The music of Montreal outfit the Unicorns is most accurately remembered as smart but sporadic, a catalog of scattered lo-fi scuzz-pop filled with painfully precocious eruptions. They were delightful and difficult and destined to eventually combust.

Calling it quits in 2004 after the release of their sole LP, the genius Who Will Cut Our Hair When We’re Gone?, members Nick Diamonds and J’aime Tambeur dabbled briefly in obscure side projects. (Anyone remember Th’ Corn Gangg? Neither do we.) Now they’ve banded together again, sans guitarist Alden Penner, as the bright and hopefully long-term Islands.

“We noticed something glowing / and it was growing / things are about to change …” warbles Diamonds on Return To The Sea (Equator Records), Islands’ debut that strays from any prior awkwardness and instead unfolds like a well-mapped sailing of the seven seas. There are still traces of the Unicorns beloved quirks, but they’ve been seized and expanded upon with results a bit more structured and reassuring.

Anchoring somewhere between schtick and seriousness, Return To The Sea is an emotionally rich rock album with swelling orchestral arrangements, eclectic calypso undertones, and, in the case of the sexy-smooth “Where There’s A Will There’s A Whalebone,” hip-hop interludes. Diamonds and Tambeur keep the fumbling drums and messy guitars but turn them down and let the rest act as delicate instrumental padding for their tales of brittle bones, fleeting seasons, and fleeting hearts.

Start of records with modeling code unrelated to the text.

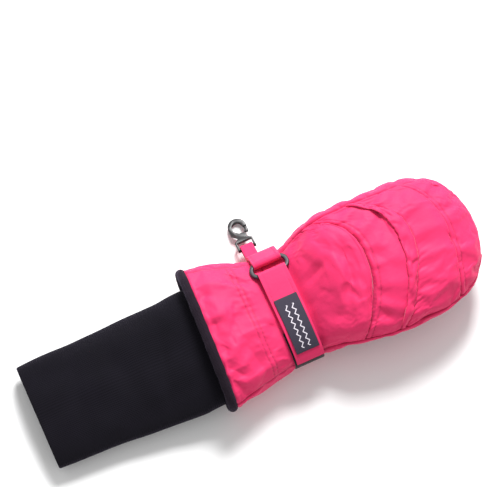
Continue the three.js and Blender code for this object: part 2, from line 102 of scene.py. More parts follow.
def triangles(names):
    """The three corners of every triangle of some nodes, in millimetres."""
    found = []
    for name in names:
        mesh = frame["nodes"][name].data
        mesh.calc_loop_triangles()
        places = np.empty(len(mesh.vertices) * 3)
        mesh.vertices.foreach_get("co", places)
        corners = np.empty(len(mesh.loop_triangles) * 3, int)
        mesh.loop_triangles.foreach_get("vertices", corners)
        found.append(places.reshape(-1, 3)[corners.reshape(-1, 3)] / MM)
    return np.concatenate(found)


def new_mesh(name, places, faces, uvs=None, sunk=None):
    """A mesh object from corners in millimetres. uvs holds a pair for each corner, sunk a number."""
    mesh = bpy.data.meshes.new(name)
    mesh.from_pydata((np.asarray(places) * MM).tolist(), [], faces)
    if uvs is not None:
        layer = mesh.uv_layers.new(name="UVMap")
        order = np.empty(len(mesh.loops), int)
        mesh.loops.foreach_get("vertex_index", order)
        layer.data.foreach_set("uv", np.asarray(uvs)[order].ravel())
    if sunk is not None:
        mesh.attributes.new("sunk", "FLOAT", "POINT").data.foreach_set("value", sunk.ravel())
    mesh.shade_smooth()
    piece = bpy.data.objects.new(name, mesh)
    bpy.context.scene.collection.objects.link(piece)
    return piece


def apply_modifiers(piece):
    deselect()
    bpy.context.view_layer.objects.active = piece
    piece.select_set(True)
    for modifier in list(piece.modifiers):
        bpy.ops.object.modifier_apply(modifier=modifier.name)
    piece.select_set(False)


# %% [markdown]
# ## Camera
#
# The mitten is looked down on from a steep angle, a little turned, so that its fingers point to the
# upper right. A long lens stands well back and keeps the shape flat, as in a catalogue.

# %% Camera
CAMERA_TURN = math.radians(-24.3)
CAMERA_LIFT = math.radians(75)
CAMERA_DISTANCE = 1.5
VIEW_WIDTH = 0.331  # metres across the frame, at the mitten

right = Vector((math.cos(CAMERA_TURN), math.sin(CAMERA_TURN), 0))
forward = Vector((-math.sin(CAMERA_TURN), math.cos(CAMERA_TURN), 0))
target = right * -0.0033 + forward * 0.0427 + Vector((0, 0, 0.020))
back_off = -forward * math.cos(CAMERA_LIFT) + Vector((0, 0, math.sin(CAMERA_LIFT)))
bpy.ops.object.camera_add(location=target + back_off * CAMERA_DISTANCE)
camera = bpy.context.object
camera.name = "camera"
camera.rotation_euler = (-back_off).to_track_quat("-Z", "Y").to_euler()
camera.data.lens = camera.data.sensor_width * CAMERA_DISTANCE / VIEW_WIDTH
bpy.context.scene.camera = camera
print("lens", round(camera.data.lens), "mm")

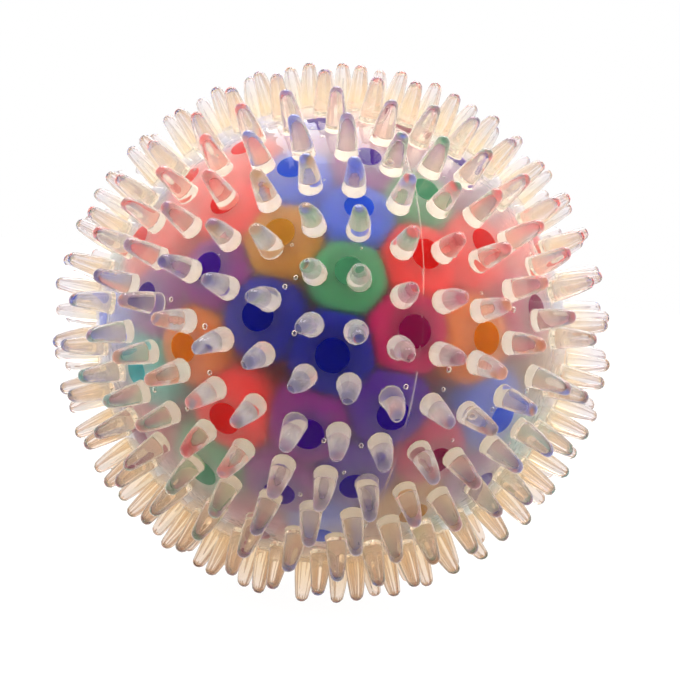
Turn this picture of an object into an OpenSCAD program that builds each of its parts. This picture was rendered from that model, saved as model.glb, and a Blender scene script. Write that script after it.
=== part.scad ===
// Clear, soft ball with moulded spikes all over it, filled with round coloured beads.
// The origin is the middle of the ball. The two mould halves parted along X, so the
// moulding ridge runs round the ball in the YZ plane. +Z is up, and the plug that closes
// the filling hole is at the bottom, at -Z. The front of the ball faces -Y.
// The soft ball sags under its own weight: its upper and lower halves are parts of two
// equal spheres, whose centres lie a little below and above the middle.

/* [Ball] */
// Diameter of the sphere that each half of the ball is cut from
ball_d = 76.8; // [72:0.2:84]
// Thickness of the ball's wall
wall = 1.8; // [1.4:0.1:2.4]
// How much the soft ball sags at its top, and again at its bottom
sag = 1.6; // [0.6:0.1:2.4]
// Height of the moulding ridge above the ball
ridge_h = 0.15; // [0.1:0.05:0.4]
// Width of the moulding ridge
ridge_w = 0.4; // [0.2:0.05:0.8]

/* [Spikes] */
// Height of a spike above the ball
spike_h = 7.1; // [4:0.05:9]
// Diameter of a spike where it leaves the ball
spike_d = 3.7; // [2.6:0.1:4.1]
// Diameter of a spike's round tip
spike_tip_d = 2.1; // [1:0.1:2.4]
// Depth of a spike's foot inside the wall
spike_foot = 0.6; // [0.3:0.1:1]
// Bare ball left between the plug and the nearest spikes
plug_margin = 1.2; // [0.4:0.1:3]

/* [Beads] */
// Diameter of the largest beads, as a share of the ball's diameter
bead_share = 0.1276; // [0.11:0.0004:0.132]
// Diameter of the patch that a bead presses flat on the wall, as a share of the bead's
patch_share = 0.48; // [0.3:0.01:0.55]
// Smallest gap between two beads
bead_gap = 0.4; // [0.3:0.05:0.8]
// Gap between the rim of a bead's flat patch and the wall
wall_gap = 0.3; // [0.2:0.05:0.5]
// How far a finger presses a bead in
press = 1; // [0.4:0.1:1.4]

/* [Plug] */
// Diameter of the filling hole
hole_d = 5; // [4:0.1:6]
// Diameter of the plug's outer head
head_d = 9; // [7.6:0.1:10]
// Thickness of the plug's outer head
head_t = 0.9; // [0.6:0.1:1.1]
// Diameter of the plug's inner flange
flange_d = 7; // [6.4:0.1:8]
// Thickness of the plug's inner flange
flange_t = 1; // [0.6:0.1:1.4]
// Diameter of the thick ring round the filling hole, inside the ball
boss_d = 11; // [9:0.1:13]
// Height of the thick ring above the wall's inner face
boss_h = 1.4; // [0.8:0.1:1.8]
// Clearance round the plug, which the bond fills
plug_fit = 0.03; // [0.02:0.01:0.06]

/* [Hidden] */
// Smoothness of round shapes
$fn = 48;

// Overrun of cuts past the faces that they cut
cut = 1;

// Radii of the wall's two faces, each about the centre of its own half
outer_r = ball_d / 2;
inner_r = outer_r - wall;

// Diameter of the largest beads
bead_d = bead_share * ball_d;

// Spikes stand on rings round the X axis, at even steps of latitude from the ridge.
// Count of spikes on each ring from the ridge to the pole, and the turn of its first
// spike about the X axis, in degrees from +Y towards +Z.
ring_step = 9.5;
left_counts = [33, 31, 30, 26, 24, 20, 16, 11, 5];
left_turns = [4, 2, -4.5, 4, 2, -2, 14.5, 27, 22.5];
right_counts = [32, 31, 28, 24, 24, 20, 16, 11, 5];
right_turns = [-1, 6, -5, 3, 6.5, 4, 0, 10, 20];

// How far the ball at a spike's tip stands out round the end of its cone
tip_proud = 0.02;

// The view of the photograph: its direction, its roll, its distance in ball radii, and
// the middle and the radius of the ball in it, in picture points.
view_az = -109.4;
view_el = 3;
view_roll = 6.9;
view_share = 6.88;
ball_x_px = 331;
ball_y_px = 330;
ball_r_px = 233;

// The front beads: where each one's flat patch shows, in picture points, and its colour.
front = [
    [350, 266, "green"], [332, 354, "navy"], [255, 312, "navy"], [276, 226, "gold"],
    [417, 329, "magenta"], [395, 415, "indigo"], [306, 436, "purple"], [220, 419, "red"],
    [203, 262, "purple"], [360, 198, "blue"], [430, 180, "green"], [430, 248, "red"],
    [490, 237, "red"], [490, 336, "orange"], [179, 345, "orange"], [219, 194, "red"],
    [239, 137, "red"], [183, 170, "red"], [290, 156, "blue"], [134, 236, "red"],
    [142, 294, "purple"], [103, 313, "blue"], [132, 369, "teal"], [134, 434, "magenta"],
    [317, 112, "purple"], [410, 118, "magenta"], [369, 145, "purple"], [462, 150, "purple"],
    [543, 243, "red"], [540, 308, "magenta"], [506, 417, "blue"], [441, 463, "magenta"],
    [484, 486, "purple"], [416, 518, "gold"], [531, 456, "teal"], [460, 527, "green"],
    [196, 475, "green"], [178, 512, "gold"], [276, 498, "purple"], [356, 491, "indigo"],
    [253, 538, "magenta"], [319, 542, "blue"]
];

// Colours of the beads
palette = [
    ["red", [0.9, 0.08, 0.06]], ["orange", [0.92, 0.45, 0.03]], ["gold", [0.75, 0.52, 0.1]],
    ["green", [0.1, 0.5, 0.25]], ["teal", [0.05, 0.48, 0.5]], ["blue", [0.03, 0.25, 0.75]],
    ["navy", [0.05, 0.05, 0.5]], ["indigo", [0.2, 0.03, 0.6]], ["purple", [0.36, 0.06, 0.5]],
    ["magenta", [0.6, 0.02, 0.28]]
];
clear_colour = [0.93, 0.9, 0.84, 0.35];

// The unseen beads of the outer layer fill a spiral of this many places
spiral_places = 120;
// Beads of an inner layer for each square of its radius, in bead diameters
layer_fill = 10;
golden_turn = 180 * (3 - sqrt(5));

function unit(v) = v / norm(v);
function mixed(p, a, b, c) = p.x * a + p.y * b + p.z * c;

// Centre of the half that direction v points into, and the wall's normal along v
function half_centre(v) = [0, 0, v.z < 0 ? sag : -sag];
function reach(v, r) = let (s = sag * abs(v.z)) sqrt(s * s + r * r - sag * sag) - s;
function normal(v, r) = unit(reach(v, r) * v - half_centre(v));

// Direction at a latitude from the ridge and a turn about the X axis
function ring_dir(lat, turn) = [sin(lat), cos(lat) * cos(turn), cos(lat) * sin(turn)];

// Spiral of n even places on a unit sphere
function spiral(n) = [for (i = [0:n - 1])
    let (z = 1 - (2 * i + 1) / n, q = sqrt(1 - z * z))
    [q * cos(i * golden_turn), q * sin(i * golden_turn), z]];

// Direction from the middle of the ball to a point of the photograph
view_to = [cos(view_el) * cos(view_az), cos(view_el) * sin(view_az), sin(view_el)];
level = [-sin(view_az), cos(view_az), 0];
rise = cross(view_to, level);
view_right = cos(view_roll) * level + sin(view_roll) * rise;
view_up = cos(view_roll) * rise - sin(view_roll) * level;
px_per_slope = ball_r_px * sqrt(view_share * view_share - 1);
function photo_dir(m) = let (
    w = unit([(m[0] - ball_x_px) / px_per_slope, (ball_y_px - m[1]) / px_per_slope, -1]),
    b = view_share * w.z,
    t = -b - sqrt(max(0, b * b - view_share * view_share + 1))
) unit(mixed([0, 0, view_share] + t * w, view_right, view_up, view_to));

// Height of a tip's ball along its spike, from the centre of the half that carries it
tip_z = outer_r + spike_h - spike_tip_d / 2;

// Plug: heights of its faces along Z, and the bare patch round it
out_z = sag - outer_r;
boss_z = sag - inner_r + boss_h;
bare_angle = asin((head_d / 2 + plug_margin + spike_d / 2) / outer_r);

// Directions of all spikes
function ring(side, counts, turns) = [for (k = [0:len(counts) - 1], i = [0:counts[k] - 1])
    ring_dir(side * (k + 0.5) * ring_step, turns[k] + i * 360 / counts[k])];
spikes = [for (v = concat(ring(-1, left_counts, left_turns), ring(1, right_counts, right_turns)))
    if (acos(-v.z) > bare_angle) v];

// Beads of the outer layer: distances of the flat patch and of the middle of a bead of
// radius r from the centre of its half. The patch's rim keeps the gap to the wall.
function patch_r(r) = patch_share * r;
function patch_z(r) = sqrt(pow(inner_r - wall_gap, 2) - pow(patch_r(r), 2));
function layer_r(r) = patch_z(r) - sqrt(r * r - pow(patch_r(r), 2));
function outer_pos(v, r) = half_centre(v) + layer_r(r) * normal(v, inner_r);

big_r = bead_d / 2;
front_dirs = [for (m = front) photo_dir(m)];
front_spots = [for (v = front_dirs) outer_pos(v, big_r)];
plug_clear = asin((flange_d / 2 + big_r + bead_gap) / layer_r(big_r));
back_dirs = [for (v = spiral(spiral_places))
    let (p = outer_pos(v, big_r))
    if (acos(-v.z) > plug_clear)
    if (min([for (q = front_spots) norm(p - q)]) > bead_d - bead_gap) v];
back_spots = [for (v = back_dirs) outer_pos(v, big_r)];

// Beads of the inner layers, and the one that lies on the plug
middle_r = layer_r(big_r) - sag - press - bead_gap - bead_d;
deep_r = middle_r - bead_d;
function layer_count(r) = floor(layer_fill * pow(r / bead_d, 2));
middle_spots = middle_r * spiral(layer_count(middle_r));
deep_spots = deep_r * spiral(layer_count(deep_r));
plug_spot = [0, 0, boss_z + flange_t + bead_gap + big_r];
inner_spots = concat(middle_spots, [plug_spot], deep_spots, [[0, 0, 0]]);

// Radius of a bead: full size, or what its nearest neighbour leaves
spots = concat(front_spots, back_spots, inner_spots);
function fit_r(p) = min(big_r, (min([for (q = spots) if (q != p) norm(p - q)]) - bead_gap) / 2);

function colour_of(name) = [for (c = palette) if (c[0] == name) c[1]][0];
function two_digits(i) = str(i < 10 ? "0" : "", i);
function front_name(i) = str("bead_", two_digits(i + 1), "_", front[i][2]);
function back_name(k) = str("back_beads_", palette[k][0]);
layer_names = ["middle_beads", "deep_beads", "centre_bead"];
layer_spots = [concat(middle_spots, [plug_spot]), deep_spots, [[0, 0, 0]]];

// Stands its children on the ball where direction v meets it, with +Z outwards
module on_ball(v, r) {
    n = normal(v, r);
    translate(half_centre(v)) rotate([0, acos(n.z), atan2(n.y, n.x)]) children();
}

// Both sagged halves of a ball
module sagged(r) {
    intersection() {
        translate([0, 0, sag]) sphere(r = r);
        translate([0, 0, -sag]) sphere(r = r);
    }
}

// A spike is a cone with a ball at its tip
module spike_cone() {
    foot_z = outer_r - spike_foot;
    translate([0, 0, foot_z]) cylinder(h = tip_z - foot_z, d1 = spike_d, d2 = spike_tip_d - tip_proud);
}

module spike_tip() {
    translate([0, 0, tip_z]) sphere(d = spike_tip_d);
}

// Thin ridge where the two mould halves met
module ridge() {
    rotate([0, 90, 0]) translate([0, 0, -ridge_w / 2]) linear_extrude(ridge_w) difference() {
        intersection() {
            translate([sag, 0]) circle(r = outer_r + ridge_h);
            translate([-sag, 0]) circle(r = outer_r + ridge_h);
        }
        circle(r = inner_r);
    }
}

module shell() {
    color(clear_colour) union() {
        difference() {
            union() {
                difference() {
                    sagged(outer_r);
                    sagged(inner_r);
                }
                ridge();
                translate([0, 0, boss_z - boss_h - wall / 2])
                    cylinder(h = boss_h + wall / 2, d = boss_d);
            }
            translate([0, 0, out_z - cut]) cylinder(h = cut + boss_z - out_z + cut, d = hole_d);
            translate([0, 0, out_z - cut]) cylinder(h = cut + head_t, d = head_d);
        }
        for (v = spikes) on_ball(v, outer_r) spike_cone();
        for (v = spikes) on_ball(v, outer_r) spike_tip();
    }
}

// Bonded plug: a flat head in its seat, a stem through the hole and a flange inside
module fill_plug() {
    color(clear_colour) union() {
        translate([0, 0, out_z]) cylinder(h = head_t - plug_fit, d = head_d - 2 * plug_fit);
        translate([0, 0, out_z]) cylinder(h = boss_z + plug_fit - out_z, d = hole_d - 2 * plug_fit);
        translate([0, 0, boss_z + plug_fit]) cylinder(h = flange_t, d1 = flange_d, d2 = hole_d);
    }
}

// A bead that is pressed flat on the wall
module pressed_bead(v, r) {
    on_ball(v, inner_r) difference() {
        translate([0, 0, layer_r(r)]) sphere(r = r);
        translate([0, 0, patch_z(r)]) cylinder(h = r, r = r);
    }
}

module front_bead(i) {
    color(colour_of(front[i][2])) pressed_bead(front_dirs[i], fit_r(front_spots[i]));
}

// Every back bead of colour k: the colours follow each other along the spiral
module back_beads(k) {
    n = len(palette);
    color(palette[k][1]) for (i = [0:len(back_dirs) - 1]) if (i % n == k)
        pressed_bead(back_dirs[i], fit_r(back_spots[i]));
}

// The round beads of an inner layer
module inner_beads(k) {
    color(palette[k][1]) for (p = layer_spots[k]) translate(p) sphere(r = fit_r(p));
}

shell();
fill_plug();
for (i = [0:len(front) - 1]) front_bead(i);
for (k = [0:len(palette) - 1]) back_beads(k);
for (k = [0:len(layer_names) - 1]) inner_beads(k);
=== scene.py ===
"""Looks of a clear, soft, spiked ball that is filled with coloured gel beads."""

import math

import bpy
import numpy as np
from mathutils import Matrix


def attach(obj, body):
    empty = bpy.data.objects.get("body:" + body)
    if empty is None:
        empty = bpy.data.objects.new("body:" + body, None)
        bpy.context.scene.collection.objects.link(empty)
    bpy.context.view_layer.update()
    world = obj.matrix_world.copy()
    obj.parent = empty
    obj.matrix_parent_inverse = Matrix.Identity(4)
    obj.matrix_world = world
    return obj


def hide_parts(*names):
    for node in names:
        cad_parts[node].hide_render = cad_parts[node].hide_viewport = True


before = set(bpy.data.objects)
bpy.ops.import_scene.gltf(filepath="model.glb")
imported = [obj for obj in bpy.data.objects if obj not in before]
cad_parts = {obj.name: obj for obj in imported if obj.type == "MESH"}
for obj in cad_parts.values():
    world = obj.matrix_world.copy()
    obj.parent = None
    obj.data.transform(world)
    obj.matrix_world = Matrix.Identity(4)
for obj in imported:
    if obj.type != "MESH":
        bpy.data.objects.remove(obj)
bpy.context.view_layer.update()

MM = 0.001
TAU = 2 * math.pi

# The ball: radii of its two wall faces, how far its halves sag, and the moulding ridge
OUTER_R = 38.4
WALL_INNER_R = 36.42
SAG = 1.6
RIDGE_H = 0.2
RIDGE_HALF = 0.24
# The ridge's height along its length: its mean, then share, waves in a turn and shift of each
RIDGE_MEAN = 0.6
RIDGE_WAVES = [(0.25, 23, 0.0), (0.15, 57, 1.3)]
# Half of the width of the pale line on the ridge
PALE_HALF = 0.06

# The wall's grids: columns round X and step in degrees of the outer and the inner face
OUTER_GRID = (216, 1.7)
INNER_GRID = (144, 2.5)
# The outer grid's latitudes at the ridge
RIDGE_LATS = [-0.42, -0.3, -0.2, -0.1, 0, 0.1, 0.2, 0.3, 0.42]

# Turns about X, in degrees, between which the ridge's pale line shows
LINE_TURNS = [(-60, 166), (183, 194), (220, 228), (250, 275)]

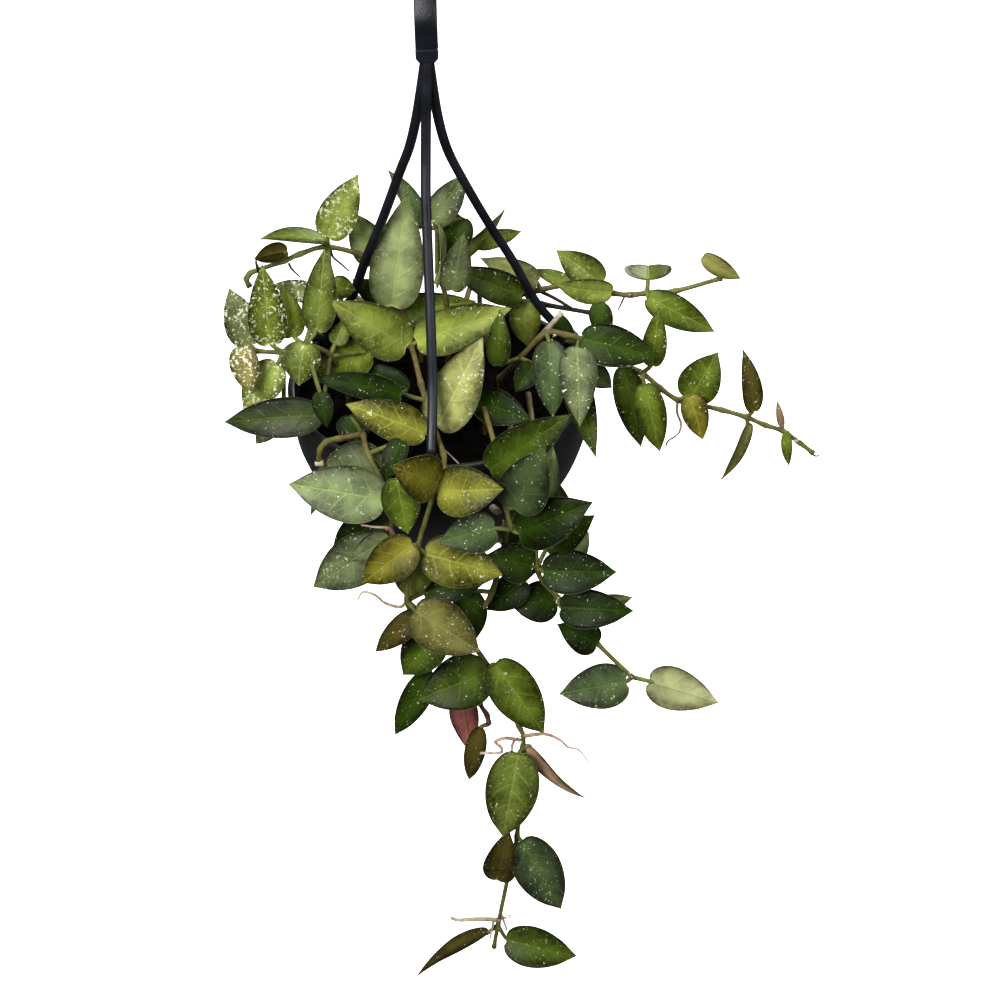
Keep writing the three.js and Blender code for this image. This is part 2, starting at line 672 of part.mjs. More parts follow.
const MATERIALS = {
  pot: new THREE.MeshStandardMaterial({ color: 0x26262a, roughness: 0.45, metalness: 0 }),
  hanger: new THREE.MeshStandardMaterial({ color: 0x2b2e38, roughness: 0.4, metalness: 0 }),
  mix: new THREE.MeshStandardMaterial({ color: 0x2a2019, roughness: 0.95, metalness: 0 }),
  vine: new THREE.MeshStandardMaterial({ color: 0x55703a, roughness: 0.4, metalness: 0 }),
};

function named(name, manifold, material) {
  const mesh = new THREE.Mesh(geometryOf(manifold), material);
  mesh.name = name;
  return mesh;
}

const vines = [...VINES.map(placedVine), ...TRAILING.map(trailingVine)];

const group = new THREE.Group();
group.position.z = -HOOK_ABOVE_RIM;
group.add(named("hanger", hanger(), MATERIALS.hanger));
group.add(named("pot", pot(), MATERIALS.pot));
group.add(named("potting_mix", pottingMix(vines.map((vine) => vine.root)), MATERIALS.mix));
for (const vine of vines) group.add(named(vine.name, vine.shape, MATERIALS.vine));

export default group;
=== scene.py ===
import random
from math import copysign, cos, exp, pi, radians, sin
import bpy
from mathutils import Matrix, Quaternion, Vector


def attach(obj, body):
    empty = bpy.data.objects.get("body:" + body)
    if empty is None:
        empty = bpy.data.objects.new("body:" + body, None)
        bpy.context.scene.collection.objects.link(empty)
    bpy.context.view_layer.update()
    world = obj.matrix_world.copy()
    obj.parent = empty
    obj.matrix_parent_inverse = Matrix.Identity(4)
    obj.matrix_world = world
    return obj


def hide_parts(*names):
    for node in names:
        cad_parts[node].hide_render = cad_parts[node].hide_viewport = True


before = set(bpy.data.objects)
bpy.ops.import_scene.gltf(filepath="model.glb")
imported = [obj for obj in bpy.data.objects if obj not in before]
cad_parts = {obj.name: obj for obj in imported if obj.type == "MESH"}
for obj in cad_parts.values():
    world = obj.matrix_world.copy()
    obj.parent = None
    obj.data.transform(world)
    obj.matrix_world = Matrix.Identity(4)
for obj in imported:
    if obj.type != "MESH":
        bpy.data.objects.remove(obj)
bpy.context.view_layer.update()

# A trailing wax plant in a round hanging pot. Sizes are millimetres in the basket's frame, whose
# height 0 is the rim plane. The part's origin is the hook's crown, this far above the rim.
HOOK_ABOVE_RIM = 234
MILLIMETRE = 0.001

# Pot and potting mix.
RIM_RADIUS = 75
LIP_RADIUS = 76.2
LIP_DEPTH = 5
POT_DEPTH = 85
BASE_RADIUS = 36
WALL = 1.8
GAP = 0.3
DRAIN_RADIUS = 2.4
DRAIN_CIRCLE = 22
DRAIN_COUNT = 6
# Outer wall between lip and base: (radius, height), shoulder first.
BELLY = [(74.6, -12), (73.2, -27), (68, -42), (60.5, -55), (49, -70)]
LATHE_STEPS = 144
MIX_LEVEL = -12
MIX_MOUND = 3
MIX_FOOT = -60
MIX_FOOT_RADIUS = 52
STEM_COLLAR = 5
CRUMB_SIZE = 2.1
CRUMB_ROUGHNESS = 0.6
# Crumbs lie where the surface's normal points up at least this much.
CRUMB_LEAST_UPWARD = 0.6
# Least and greatest turns of a crumb, in radians, and its least and greatest shares of its size.
CRUMB_TURNS = ((0, 0, 0), (6.28, 6.28, 6.28))
CRUMB_SIZES = ((0.25, 0.2, 0.15), (1.1, 0.7, 0.5))
CRUMBS_PER_SQUARE_METRE = 90000
CRUMB_SEED = 4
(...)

Return To The Sea opens with “Swans (Life After Death),” a ten-minute feel-good opus about climbing through the metaphorical blowhole to find the meaning of life within the belly. If not charmed by “Swans,” you’ll be taken by the bouncy, cheeky “Rough Gem” when you realize that is precisely what this album is.

Even if you remain a die-hard Unicorns fan, don’t be afraid to let Islands steal your heart and pawn it off for silver, pirate-style.